The guest speaker led the group in a meditation, using the “So-Hum” mantra. We closed our eyes and began breathing in “So” and breathing out “Hum.” We were told that if our thoughts wandered (which happened to me many times), to bring our awareness back to our breathing and just keep going with the mantra. As we started, the woman to my right, as well as several women behind me, repeated the mantra with gusto. “SOOOOOOOOOO, HUUUMMMMMMMM,” rang in my ears. I was annoyed, yet impressed with the fact that they were not self-conscious in the least. Meanwhile, being the introvert that I am, I was practically whispering the mantra. I likened it to when I was forced to sing “Happy Birthday” to co-workers. I didn’t want to sing in front of them and pretty much mouthed the words.
Over the years, I became a little more comfortable. But there were some situations that still challenged me. In April 2015, my best friend, Deb, and I went to Mexico to attend an event being hosted by Sonia Choquette, Gregg Braden, and John Holland. My father had passed unexpectedly that February and this was a much-needed trip for healing and relaxation. But it was also a chance to learn and experience new things. I was already very familiar with Sonia Choquette’s work. Sonia describes herself as a six-sensory spiritual teacher. She is an author and a sought-after speaker, among other things. At the time of the trip I had already read many of her books, taken some of her online classes and even had an hour-long reading with her over the phone. I was so excited to meet her in person!
Deb and I arrived at the hotel in Mexico, tired from the trip, yet awed by the beauty all around us. Some of the hotel staff greeted us with cool towels, infused with the most delicious floral aroma I have ever smelled. We went to the front desk to check in, noses buried in our fragrant towels. We were treated like old friends by the front-desk staff. I had heard that the Mexican people were very warm and that is exactly what I experienced during my entire stay. When we opened the door to our room, the view literally took my breath away. Through the glass slider leading to our private balcony, I saw a shock of turquoise. I felt a rush of gratitude. How lucky I was to be here in this hotel, looking out at this gorgeous view of the ocean!
Each speaker had 3 workshops spread out across 4 days. The first workshop we attended was hosted by Sonia. We entered the large conference room, lined with several rows of chairs. The room was buzzing with excitement. The pashmina ladies were out in full force, but by now I didn’t have the “I’m under-dressed” feeling. Deb and I looked around, strategically scoping out the best seats. We settled on seats in the 3rd row, on the left side of the room. “Perfect!” I thought. “I have a clear view of the stage.” I settled in and watched as the attendees flowed into the room. We all had nametags which also indicated where we were from. There were people from all over the world! All around me people were introducing themselves. Deb and I met two women traveling together. They told us they were from Washington and we instantly connected. We chatted until Sonia took the stage.

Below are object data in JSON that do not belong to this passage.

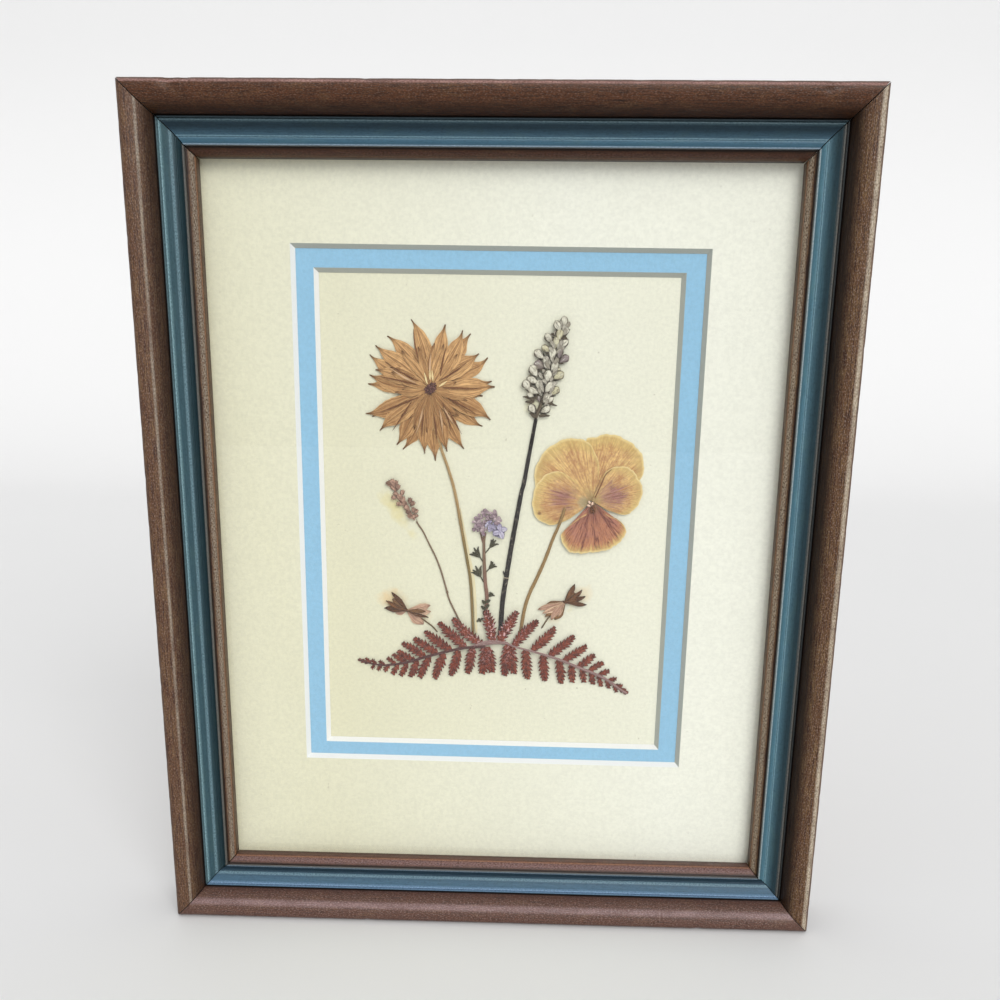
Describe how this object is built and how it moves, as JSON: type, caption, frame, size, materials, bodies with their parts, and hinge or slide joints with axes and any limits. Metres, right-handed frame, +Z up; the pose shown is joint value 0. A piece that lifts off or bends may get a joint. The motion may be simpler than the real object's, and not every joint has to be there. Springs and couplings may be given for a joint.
{
  "type": "pressed flower frame",
  "caption": "Glazed wall frame with mitred profiled rails and a painted cove, bevelled double mats, and pressed dried flowers and fern on a card.",
  "frame": {"origin": "the hanging point: where the wall nail sits in the teeth of the sawtooth hanger, on the plane of the rails' back faces, in the middle of the width", "axes": "+Z up along the frame's height, -Y out of the glass towards the viewer, +X to the viewer's right"},
  "size_m": [0.2318, 0.0272, 0.2825],
  "materials": {
    "frame_wood": "dark brown stained wood with a worn gilt sheen and a teal painted cove, satin",
    "glass": "clear float glass, polished",
    "cream_mat": "matt cream mat board with a fine paper tooth",
    "blue_mat": "matt pale blue mat board with a white core",
    "card": "matt cream card, slightly foxed",
    "backing": "plain brown backing board",
    "steel": "zinc plated steel",
    "tan_petals": "dry tan petals with dark veins",
    "straw_stem": "dry straw coloured stems",
    "pale_florets": "pale translucent florets with dark outlines and mauve flushes",
    "dark_stem": "black brown dry stem",
    "yellow_petals": "dry yellow petals with fine veins and mauve blotches",
    "brown_flowers": "dry brown florets and thin stems",
    "purple_florets": "dry purple florets",
    "bell_petals": "dry pink brown lobes with dark tips",
    "fern": "dry red brown fern"
  },
  "bodies": {
    "root": {"rail_top": "frame_wood", "rail_bottom": "frame_wood", "rail_left": "frame_wood", "rail_right": "frame_wood", "glass_pane": "glass", "cream_mat": "cream_mat", "blue_mat": "blue_mat", "mount_card": "card", "backing_board": "backing", "framers_point_top_1": "steel", "framers_point_top_2": "steel", "framers_point_right_1": "steel", "framers_point_right_2": "steel", "framers_point_bottom_1": "steel", "framers_point_bottom_2": "steel", "framers_point_left_1": "steel", "framers_point_left_2": "steel", "sawtooth_hanger": "steel", "hanger_nail_left": "steel", "hanger_nail_right": "steel", "star_flower_head": "tan_petals", "star_flower_stem": "straw_stem", "lavender_head": "pale_florets", "lavender_stem": "dark_stem", "small_lavender_head": "brown_flowers", "small_lavender_stem": "brown_flowers", "pansy_head": "yellow_petals", "pansy_stem": "straw_stem", "purple_blossom_head": "purple_florets", "purple_blossom_stem": "brown_flowers", "left_bell_head": "bell_petals", "left_bell_stem": "brown_flowers", "right_bell_head": "bell_petals", "right_bell_stem": "brown_flowers", "fern_left_frond": "fern", "fern_right_frond": "fern"}
  },
  "joints": []
}
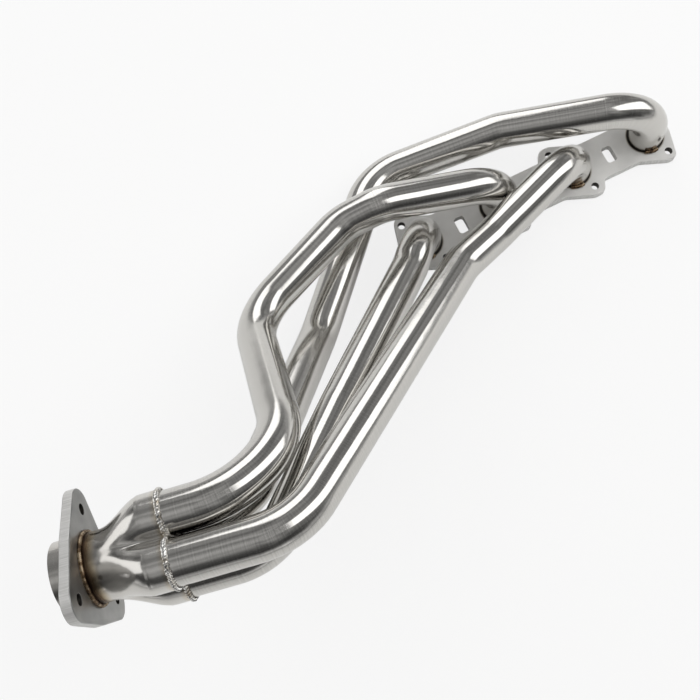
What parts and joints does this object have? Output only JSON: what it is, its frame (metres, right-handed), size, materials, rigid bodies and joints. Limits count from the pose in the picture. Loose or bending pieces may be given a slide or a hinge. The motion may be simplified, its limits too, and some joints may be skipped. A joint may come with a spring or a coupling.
{
  "type": "exhaust manifold",
  "caption": "Long tubular exhaust manifold: a flat ported head flange, bent primary tubes that sweep into a four-lobed collector, and a bolted outlet flange with a short stub.",
  "frame": {"origin": "centre of the head flange's mating face, midway between the two middle ports on the port line", "axes": "+X along the port row away from the outlet, +Y up the face, +Z out of the plate's tube side; the mating face looks along -Z"},
  "size_m": [0.8014, 0.3998, 0.3192],
  "materials": {
    "polished_stainless": "mirror polished",
    "satin_stainless_plate": "satin, machined",
    "weld_bead": "rippled weld bead",
    "heat_tinted_weld": "rippled weld bead with straw to brown heat tint"
  },
  "bodies": {
    "root": {"head_flange": "satin_stainless_plate", "primary_tube_1": "polished_stainless", "primary_tube_2": "polished_stainless", "primary_tube_3": "polished_stainless", "primary_tube_4": "polished_stainless", "port_weld_1": "weld_bead", "port_weld_2": "weld_bead", "port_weld_3": "weld_bead", "port_weld_4": "weld_bead", "tack_weld_1": "heat_tinted_weld", "tack_weld_2": "heat_tinted_weld", "tack_weld_3": "heat_tinted_weld", "tack_weld_4": "heat_tinted_weld", "collector_body": "polished_stainless", "center_plug": "satin_stainless_plate", "inlet_weld_1": "weld_bead", "inlet_weld_2": "weld_bead", "inlet_weld_3": "weld_bead", "inlet_weld_4": "weld_bead", "outlet_flange": "satin_stainless_plate", "flange_weld": "heat_tinted_weld"}
  },
  "joints": []
}
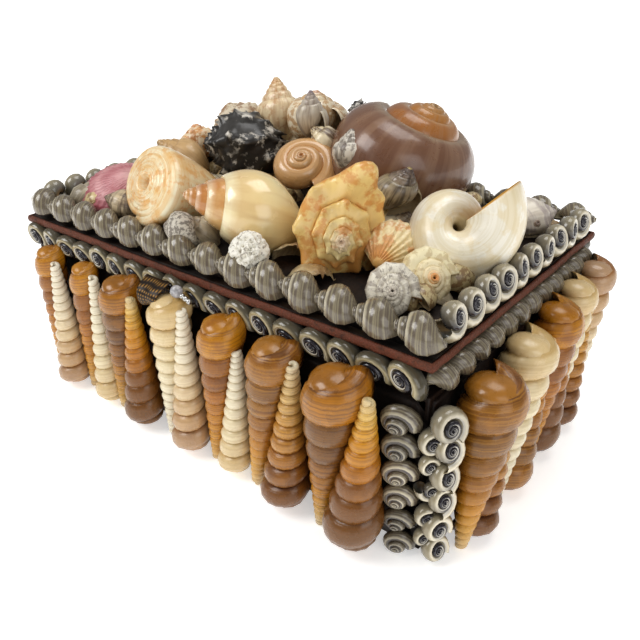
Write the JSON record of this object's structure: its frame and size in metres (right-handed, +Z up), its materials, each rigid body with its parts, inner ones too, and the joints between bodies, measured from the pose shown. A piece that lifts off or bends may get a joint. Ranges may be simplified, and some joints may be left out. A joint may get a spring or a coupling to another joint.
{
  "type": "shell-covered keepsake box",
  "caption": "Rectangular lidded trinket box covered with sea shells: upright turret shells round the sides, small snail shells along the edges and a heap of mixed shells on the lid.",
  "frame": {"origin": "centre of the case's underside, the plane it stands on", "axes": "+X along the long side to the right of someone facing the front, +Y from the front to the back, +Z up"},
  "size_m": [0.339, 0.2282, 0.1746],
  "materials": {
    "board": "matt dark stained board",
    "leather": "matt worn strip",
    "ribbon": "woven, slight sheen",
    "glass": "polished",
    "periwinkle": "glossy natural shell",
    "turret": "glossy natural shell",
    "shell": "natural shell"
  },
  "bodies": {
    "root": {"back_cone": "shell", "back_turrets": "turret", "back_whelk": "shell", "banded_snail": "shell", "black_murex": "shell", "box_case": "board", "branched_murex": "shell", "brown_snail": "shell", "cone_shell": "shell", "coral_ball": "shell", "corner_snails_back": "periwinkle", "corner_snails_front": "periwinkle", "crusted_conch": "shell", "crusted_whelk": "shell", "dark_nassa": "shell", "drupe_shell": "shell", "frog_shell": "shell", "front_turret_01": "turret", "front_turret_02": "turret", "front_turret_03": "turret", "front_turret_04": "turret", "front_turret_05": "turret", "front_turret_06": "turret", "front_turret_07": "turret", "front_turret_08": "turret", "front_turret_09": "turret", "front_turret_10": "turret", "front_turret_11": "turret", "front_turret_12": "turret", "front_turret_13": "turret", "front_turret_14": "turret", "grey_nassa": "shell", "grey_spire": "shell", "left_turrets": "turret", "lid_board": "board", "lid_edging": "leather", "lid_snails_back": "periwinkle", "lid_snails_front": "periwinkle", "lid_snails_left": "periwinkle", "lid_snails_right": "periwinkle", "moon_snail": "shell", "net_nassa": "shell", "net_whelk": "shell", "orange_drupe": "shell", "painted_nassa": "shell", "pink_scallop": "shell", "ribbed_shell": "shell", "ribbon_tab": "ribbon", "right_turrets": "turret", "right_whelk": "shell", "rim_snails_back": "periwinkle", "rim_snails_front": "periwinkle", "rim_snails_left": "periwinkle", "rim_snails_right": "periwinkle", "speckled_globe": "shell", "spired_strombus": "shell", "tab_beads": "glass", "tan_whelk": "shell", "white_turban": "shell", "yellow_conch": "shell"}
  },
  "joints": []
}
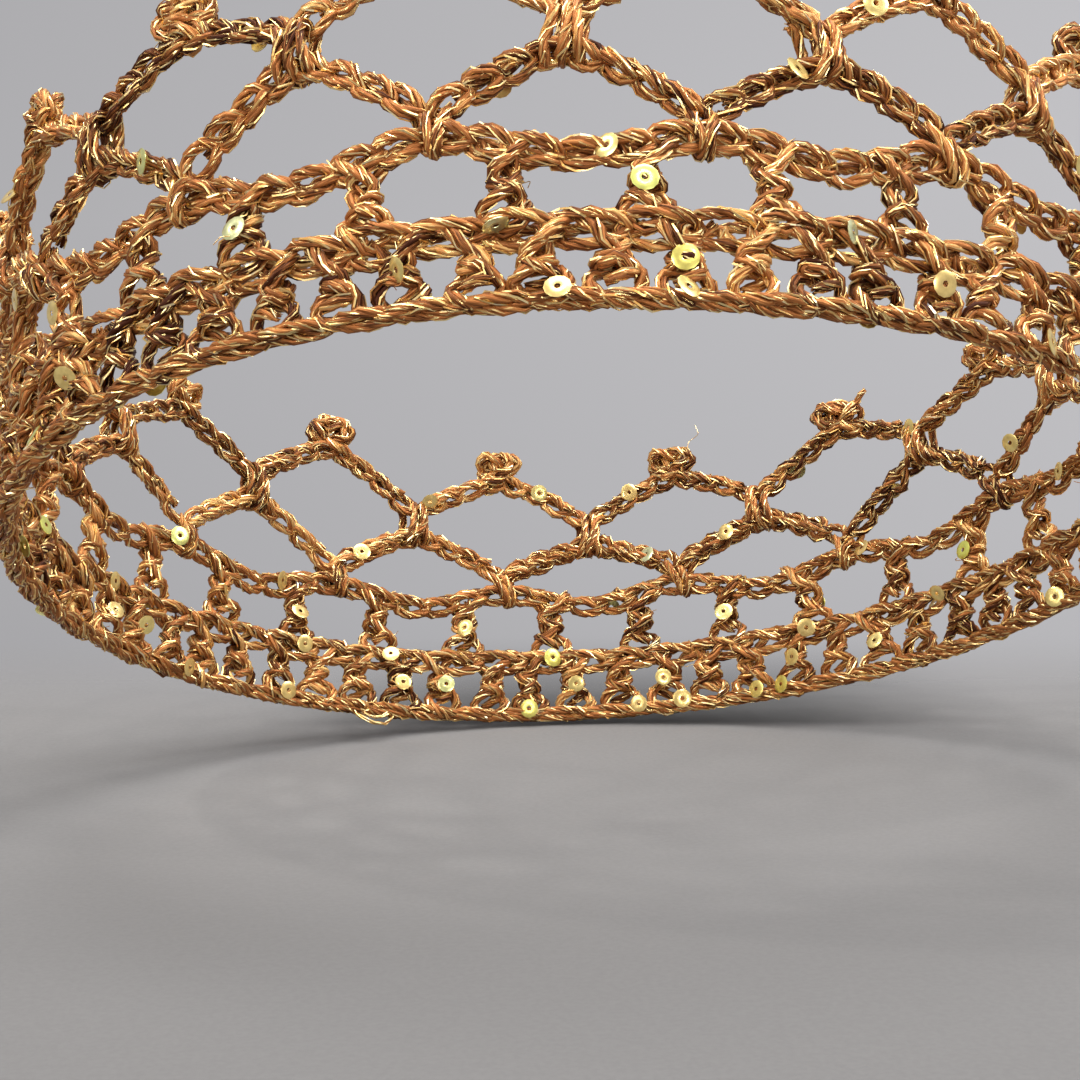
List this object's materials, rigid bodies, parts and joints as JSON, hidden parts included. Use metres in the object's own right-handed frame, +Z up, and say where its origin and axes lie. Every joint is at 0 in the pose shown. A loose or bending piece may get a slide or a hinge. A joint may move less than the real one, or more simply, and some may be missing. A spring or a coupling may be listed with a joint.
{
  "type": "crocheted crown",
  "caption": "Openwork crown crocheted in the round from metallic yarn: an edge band of posts, a mesh row, two rows of arches with picot peaks, and small sequins.",
  "frame": {"origin": "centre of the crown on the flat underside of its edge chain", "axes": "+Z up along the crown's axis towards the peaks; +Y towards the middle of the back, where the round was pictured from inside"},
  "size_m": [0.164, 0.164, 0.053],
  "materials": {
    "copper_yarn": "copper-brown metallic floss yarn with fine gold thread, stiffened",
    "gold_sequin": "pale gold metallised film sequins, some clear or iridescent"
  },
  "bodies": {
    "root": {"foundation_chain": "copper_yarn", "round_one_stitches": "copper_yarn", "round_one_edge": "copper_yarn", "mesh_posts": "copper_yarn", "mesh_edge": "copper_yarn", "tall_stitches": "copper_yarn", "saddle_stitches": "copper_yarn", "picot_knots": "copper_yarn", "yarn_tail": "copper_yarn", "lower_arch_01": "copper_yarn", "lower_arch_02": "copper_yarn", "lower_arch_03": "copper_yarn", "lower_arch_04": "copper_yarn", "lower_arch_05": "copper_yarn", "lower_arch_06": "copper_yarn", "lower_arch_07": "copper_yarn", "lower_arch_08": "copper_yarn", "lower_arch_09": "copper_yarn", "lower_arch_10": "copper_yarn", "lower_arch_11": "copper_yarn", "lower_arch_12": "copper_yarn", "lower_arch_13": "copper_yarn", "lower_arch_14": "copper_yarn", "lower_arch_15": "copper_yarn", "lower_arch_16": "copper_yarn", "upper_arch_01": "copper_yarn", "upper_arch_02": "copper_yarn", "upper_arch_03": "copper_yarn", "upper_arch_04": "copper_yarn", "upper_arch_05": "copper_yarn", "upper_arch_06": "copper_yarn", "upper_arch_07": "copper_yarn", "upper_arch_08": "copper_yarn", "upper_arch_09": "copper_yarn", "upper_arch_10": "copper_yarn", "upper_arch_11": "copper_yarn", "upper_arch_12": "copper_yarn", "upper_arch_13": "copper_yarn", "upper_arch_14": "copper_yarn", "upper_arch_15": "copper_yarn", "upper_arch_16": "copper_yarn", "edge_sequins": "gold_sequin", "round_one_sequins": "gold_sequin", "mesh_sequins": "gold_sequin", "arch_sequins": "gold_sequin"}
  },
  "joints": []
}
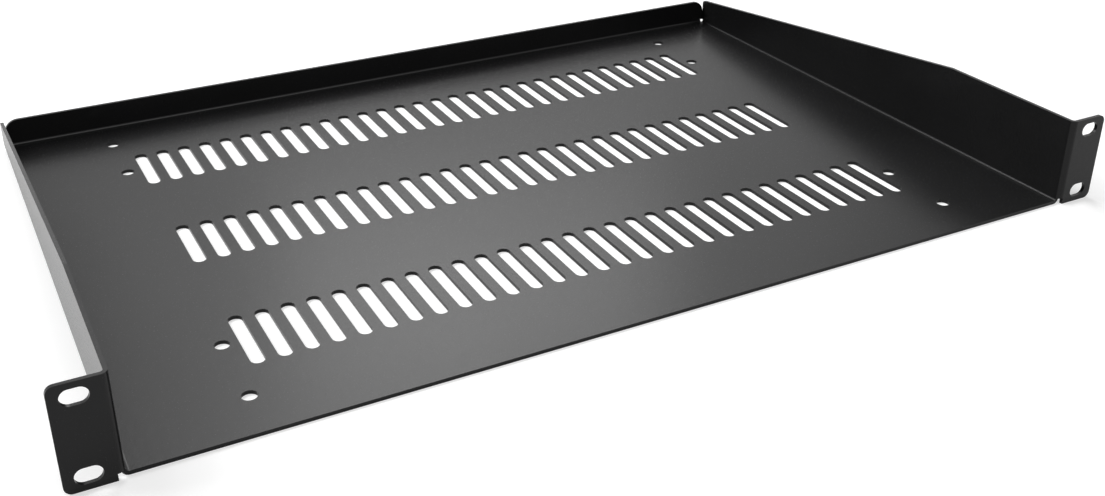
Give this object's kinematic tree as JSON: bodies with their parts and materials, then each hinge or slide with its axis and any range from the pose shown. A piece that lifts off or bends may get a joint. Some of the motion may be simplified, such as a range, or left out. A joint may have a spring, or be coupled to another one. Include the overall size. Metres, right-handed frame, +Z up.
{
  "type": "cantilever rack shelf",
  "caption": "One-unit cantilever rack shelf folded from one sheet: slotted floor, tapering side walls, low rear lip and two slotted rack ears.",
  "frame": {"origin": "centre of the four rack slots, on the rear faces of the ears, where the shelf meets the rack's front rails", "axes": "+X to the right as seen from the front, +Y to the back of the rack, +Z up"},
  "size_m": [0.4826, 0.3047, 0.0434],
  "materials": {
    "black_powder_coat": "fine-textured satin black powder coat"
  },
  "bodies": {
    "root": {"shelf": "black_powder_coat"}
  },
  "joints": []
}
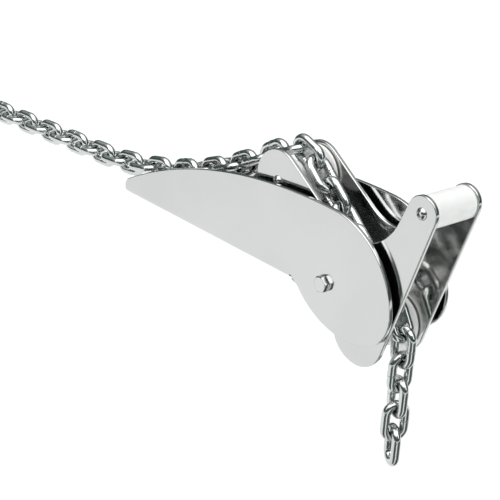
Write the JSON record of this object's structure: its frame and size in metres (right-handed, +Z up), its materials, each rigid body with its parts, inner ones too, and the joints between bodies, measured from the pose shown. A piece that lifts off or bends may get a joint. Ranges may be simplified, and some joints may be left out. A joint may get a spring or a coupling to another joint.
{
  "type": "hinged bow roller with anchor chain",
  "caption": "Polished steel channel with a tilting two-plate cradle, grooved white rollers, a plain keeper roller and an anchor chain laid over them, hinged on one cross bolt.",
  "frame": {"origin": "centre of the deck bolt pattern, on the underside of the channel floor", "axes": "+X towards the bow, +Y to port, +Z up from the deck; the assembly is symmetric about Y = 0 but for its bolt and its chain"},
  "size_m": [0.7883, 0.0934, 0.2621],
  "materials": {
    "polished_plate": "mirror-polished stainless sheet",
    "fastener_steel": "polished stainless",
    "chain_steel": "polished stainless wire",
    "nylon": "turned white nylon",
    "nylon_trim": "white nylon"
  },
  "bodies": {
    "frame": {"channel_frame": "polished_plate", "cradle_stop_bar": "polished_plate", "pivot_bolt": "fastener_steel", "pivot_washers": "fastener_steel", "pivot_lock_nut": "fastener_steel", "pivot_spacer_tube": "fastener_steel"},
    "cradle": {"cradle_plate_starboard": "polished_plate", "cradle_plate_port": "polished_plate", "cradle_hub_tube": "polished_plate", "pivot_bushes": "nylon_trim", "rear_axle": "fastener_steel", "front_axle": "fastener_steel", "top_axle": "fastener_steel", "rear_axle_screws": "fastener_steel", "front_axle_screws": "fastener_steel", "top_axle_screws": "fastener_steel", "rear_roller_washers": "nylon_trim", "front_roller_washers": "nylon_trim", "chain_cradle_links": "chain_steel"},
    "rear_roller": {"rear_roller": "nylon"},
    "front_roller": {"front_roller": "nylon"},
    "top_roller": {"top_roller": "nylon"},
    "chain_ramp": {"chain_ramp_links": "chain_steel"},
    "chain_deck": {"chain_deck_links": "chain_steel"},
    "chain_lead": {"chain_lead_link": "chain_steel"},
    "chain_guide": {"chain_guide_link": "chain_steel"},
    "chain_drop": {"chain_drop_links": "chain_steel"}
  },
  "joints": [
    {"name": "cradle_tilt", "type": "hinge", "parent": "frame", "child": "cradle", "pos_m": [0.17, 0, 0.012], "axis": [0, -1, 0], "range_deg": [0, 29]},
    {"name": "rear_roller_spin", "type": "hinge", "parent": "cradle", "child": "rear_roller", "pos_m": [0.095, 0, 0.078], "axis": [0, 1, 0], "continuous": true},
    {"name": "front_roller_spin", "type": "hinge", "parent": "cradle", "child": "front_roller", "pos_m": [0.2045, 0, -0.0225], "axis": [0, 1, 0], "continuous": true},
    {"name": "top_roller_spin", "type": "hinge", "parent": "cradle", "child": "top_roller", "pos_m": [0.2598, 0, 0.1018], "axis": [0, 1, 0], "continuous": true},
    {"name": "chain_ramp_bend", "type": "hinge", "parent": "cradle", "child": "chain_ramp", "pos_m": [0.09615, 0, 0.10397], "axis": [0, -1, 0], "range_deg": [-42, 0]},
    {"name": "chain_deck_bend", "type": "hinge", "parent": "chain_ramp", "child": "chain_deck", "pos_m": [-0.12451, -0.00043, 0.02037], "axis": [0, -1, 0], "range_deg": [0, 13]},
    {"name": "chain_lead_bend", "type": "hinge", "parent": "cradle", "child": "chain_lead", "pos_m": [0.2335, 0, -0.02289], "axis": [0, -1, 0], "range_deg": [-16, 0]},
    {"name": "chain_guide_bend", "type": "hinge", "parent": "chain_lead", "child": "chain_guide", "pos_m": [0.2335, 0, -0.0383], "axis": [0, -1, 0], "range_deg": [-14, 0]},
    {"name": "chain_swing", "type": "hinge", "parent": "chain_guide", "child": "chain_drop", "pos_m": [0.2335, 0, -0.07029], "axis": [-0.1219, -0.9925, 0], "range_deg": [-25, 25]}
  ],
  "couplings": [
    {"joint": "chain_ramp_bend", "follows": "cradle_tilt", "ratio": -1.4107},
    {"joint": "chain_deck_bend", "follows": "cradle_tilt", "ratio": 0.41068},
    {"joint": "chain_lead_bend", "follows": "cradle_tilt", "ratio": -0.53},
    {"joint": "chain_guide_bend", "follows": "cradle_tilt", "ratio": -0.47}
  ]
}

Sonia is like a ray of sunshine. She has energy that lights up the room. As she walked on stage, upbeat music started playing. Sonia began to dance. Once again, I felt waves of gratitude. I couldn’t believe how lucky I was to be in this beautiful hotel in Mexico and getting the chance to meet someone I admired and respected. I was jolted out of my reverie when all of a sudden, she did something I didn’t expect. She instructed all of us to get up and dance. Immediately women all around me leapt from their seats and started dancing. Some women started “dance-walking” into the aisles. One woman actually started skipping around the conference room! I stood up slowly, feeling stiff and self-conscious. “Loosen up, you idiot!” I scolded myself. The bottom half of my body started moving, but the top half didn’t want to cooperate. At some point I started awkwardly clapping to the beat. Unlike me, women (and a handful of men) were dancing with abandon. When the dancing part of the program ended, I quickly went back to the safety of my seat. “Phew! Glad that’s over” I thought.
But what came next was infinitely worse. After Sonia led us through a beautiful meditation she told us we were going to do an exercise called “Digging for Gold” in which you sit with a partner and say the phrase “If I weren’t afraid I would… ” and then see what comes up. Then she did the unthinkable. She asked us to get up, leave our seats (and leave our things!) and find a partner — someone that you didn’t know — in another part of the room. I’m sorry, what?! I felt the panic rising up through my body. Leave MY seat? The seat that I very carefully chose? Of course, that was the whole point: to literally get out of our comfort zone. That Sonia is a smart woman. I slowly waded through all the people in search of their own partners. I kept glancing back at MY chair and checking to make sure my purse was “ok.” I ended up meeting a really nice woman and the exercise proved to be truly enlightening. Slowly the fear of someone sitting in MY chair or stealing my purse left me. But it’s amazing how a seemingly easy exercise was so hard for so many of us.
While I was in Mexico I saw beautiful sights, including the ancient ruins of Chichen Itza. I met incredible, interesting people from all over the globe. I laughed, cried, learned and healed. But it’s the experience I had in Sonia’s workshop that sticks out in my mind. Somehow, I knew a tiny shift had occurred. It was subtle, but it was real. I felt different, more confident, more authentic. At the end of her last workshop, a day before we were to head home, Sonia closed the session with another dance “party.” This time, although I wasn’t skipping through the aisles, I danced. I danced like no one was watching. Thank you, Sonia.